The waning crescent Moon joined Venus and Mars in the dawn sky.
I blogged about this conjunction a few days ago, and here is the real thing.
On the morning of September 10 the waning crescent Moon gathered near bright Venus and much dimmer but redder Mars (at left) in the dawn sky.
Venus and Mars have both moved into the morning sky, where they will begin a series of conjunctions with the Moon and with Jupiter, now just emerging from behind the Sun, over the next two months. This gathering is just the start of the dawn planet dance.
For the technically minded, this is a high-dynamic range stack of 5 exposures to accommodate the large range in brightness between the sky and Moon, and to preserve the earthshine on the “dark side of the Moon.”
I shot this with the Canon 6D and 135mm lens at f/2 and at ISO 800 in a set of 8, 4, 2, 1 and 0.5-second exposures, blended with HDR Pro in Photoshop using 32-bit mode of Adobe Camera Raw.

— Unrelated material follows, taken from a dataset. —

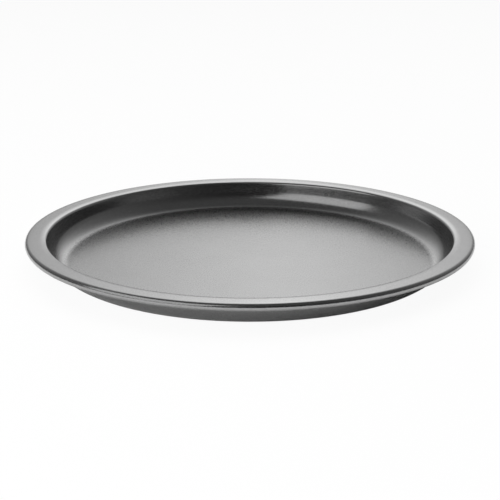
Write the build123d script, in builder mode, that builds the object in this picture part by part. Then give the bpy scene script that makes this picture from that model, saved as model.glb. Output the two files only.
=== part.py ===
from build123d import *
import math
import os

# A round pizza pan with a wired rim. It is pressed from one round sheet of steel: a flat floor,
# a cove that rises into a short steep wall, a lip that eases over a wide shoulder, and a flat
# flange. The flange's edge is rolled under round a closed ring of wire.
# Lengths are in millimetres. The floor's underside lies on the XY plane, centred on the Z axis.

# The whole pan: its width over the roll, and from the floor's upper face to the flange's
outer_diameter = 370.0
depth = 23.5

# The pressed sheet, with the radii of its upper face and how wide the flat of the flange is
sheet = 0.8
cove_radius = 16.2
wall_angle = 80.5
lip_radius = 2.4
shoulder_radius = 15.0
shoulder_angle = 17.0
flange_width = 8.5

# The wire, and the gap left where the sheet's edge tucks in under the flange
wire_diameter = 3.9
wire_clearance = 0.15
seam_gap = 0.3

# The roll hangs below the flange, and its outside is the outside of the pan
wire_radius = wire_diameter / 2
roll_bore = wire_radius + wire_clearance
roll_radius = roll_bore + sheet
roll_turn = 360 - math.degrees(math.acos((roll_bore - seam_gap) / roll_radius))

# Levels of the upper face
floor_level = sheet
flange_level = floor_level + depth
roll_centre = Vector(outer_diameter / 2 - roll_radius, flange_level - roll_radius)

# Cosines and sines of the slopes at which the cove, the lip and the shoulder meet
wall_level, wall_steep = math.cos(math.radians(wall_angle)), math.sin(math.radians(wall_angle))
slope_level, slope_steep = math.cos(math.radians(shoulder_angle)), math.sin(math.radians(shoulder_angle))

# The straight of the wall takes up the height that the bends leave, and the floor the width
cove_rise = cove_radius * (1 - wall_level)
lip_rise = lip_radius * (slope_level - wall_level)
shoulder_rise = shoulder_radius * (1 - slope_level)
wall_length = (depth - cove_rise - lip_rise - shoulder_rise) / wall_steep
cove_run = cove_radius * wall_steep
lip_run = lip_radius * (wall_steep - slope_steep)
shoulder_run = shoulder_radius * slope_steep
bends_run = cove_run + wall_length * wall_level + lip_run + shoulder_run
floor_radius = roll_centre.X - flange_width - bends_run


def sheet_face(below):
    """Draw the sheet's face that lies this far below the upper one, from the axis to the edge."""
    base = Line((0, floor_level - below), (floor_radius, floor_level - below))
    cove = JernArc(base @ 1, base % 1, cove_radius + below, wall_angle)
    wall = Line(cove @ 1, cove @ 1 + (cove % 1) * wall_length)
    lip = JernArc(wall @ 1, wall % 1, lip_radius - below, shoulder_angle - wall_angle)
    shoulder = JernArc(lip @ 1, lip % 1, shoulder_radius - below, -shoulder_angle)
    flange = Line(shoulder @ 1, shoulder @ 1 + (shoulder % 1) * flange_width)
    roll = JernArc(flange @ 1, flange % 1, roll_radius - below, -roll_turn)
    return base @ 0, roll @ 1


with BuildPart() as pan_shell:
    with BuildSketch(Plane.XZ) as pan_section:
        with BuildLine() as pan_outline:
            upper_middle, upper_edge = sheet_face(0)
            lower_middle, lower_edge = sheet_face(sheet)
            Line(upper_middle, lower_middle)
            Line(upper_edge, lower_edge)
        make_face()
    revolve(axis=Axis.Z)

with BuildPart() as rim_wire:
    with BuildSketch(Plane.XZ) as wire_section:
        with Locations(roll_centre):
            Circle(wire_radius)
    revolve(axis=Axis.Z)

os.makedirs("parts", exist_ok=True)
pan_shell.part.label = "pan_shell"
export_step(pan_shell.part, "parts/pan_shell.step")
rim_wire.part.label = "rim_wire"
export_step(rim_wire.part, "parts/rim_wire.step")
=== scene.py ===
import math

import bpy
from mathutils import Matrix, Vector


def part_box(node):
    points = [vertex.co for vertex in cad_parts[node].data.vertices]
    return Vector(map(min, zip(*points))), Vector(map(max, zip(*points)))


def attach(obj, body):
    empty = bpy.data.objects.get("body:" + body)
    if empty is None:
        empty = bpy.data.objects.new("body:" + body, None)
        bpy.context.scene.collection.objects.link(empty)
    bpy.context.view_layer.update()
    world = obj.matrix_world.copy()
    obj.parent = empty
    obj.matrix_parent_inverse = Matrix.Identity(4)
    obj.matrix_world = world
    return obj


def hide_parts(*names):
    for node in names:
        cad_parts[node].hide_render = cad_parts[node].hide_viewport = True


# A round pizza pan of pressed steel with a dark coating, on a pale floor. The pressed sheet is
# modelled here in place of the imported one, and the wire inside its rolled edge stays as packed.
# Lengths are in metres. The pan's axis is Z, and the underside of its floor lies at zero.

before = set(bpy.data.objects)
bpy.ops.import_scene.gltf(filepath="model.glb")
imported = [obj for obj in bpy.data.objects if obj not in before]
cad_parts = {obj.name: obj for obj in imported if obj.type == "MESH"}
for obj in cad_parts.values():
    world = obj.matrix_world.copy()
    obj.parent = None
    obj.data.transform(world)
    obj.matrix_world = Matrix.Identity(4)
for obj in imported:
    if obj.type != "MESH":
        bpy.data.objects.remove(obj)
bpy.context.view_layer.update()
_, shell_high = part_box("pan_shell")
wire_low, wire_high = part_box("rim_wire")

# The pressed sheet
sheet = 0.0008
floor_level = sheet
flange_level = shell_high.z
outer_radius = shell_high.x
cove_radius = 0.0162
wall_angle = math.radians(80.5)
lip_radius = 0.0024
shoulder_radius = 0.0150
shoulder_angle = math.radians(17)
flange_width = 0.0085
seam_gap = 0.0003

# The roll goes round the wire, below the flange
roll_radius = flange_level - (wire_high.z + wire_low.z) / 2
roll_bore = roll_radius - sheet
roll_turn = math.tau - math.acos((roll_bore - seam_gap) / roll_radius)

# How finely the sheet is divided, how near two points are one, and which angles look smooth
round_steps = 288
floor_steps = 10
cove_steps = 18
wall_steps = 2
lip_steps = 12
shoulder_steps = 6
flange_steps = 3
roll_steps = 30
joining_gap = seam_gap / 10
smooth_angle = math.radians(40)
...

— Alan, September 10 2015 / © 2015 Alan Dyer / www.amazingsky.com
Alan, is it possible to use HDR techniques to reveal the crescent phase of Venus?
Not at this image scale, I would think, and the issue is its still embedded in a lot of bright haze, certainly here and often in most skies when you expose long enough to see the blue sky. The correct exposure for the crescent would be very short, so masking in a short exposure on top of a long one might work better. Maybe!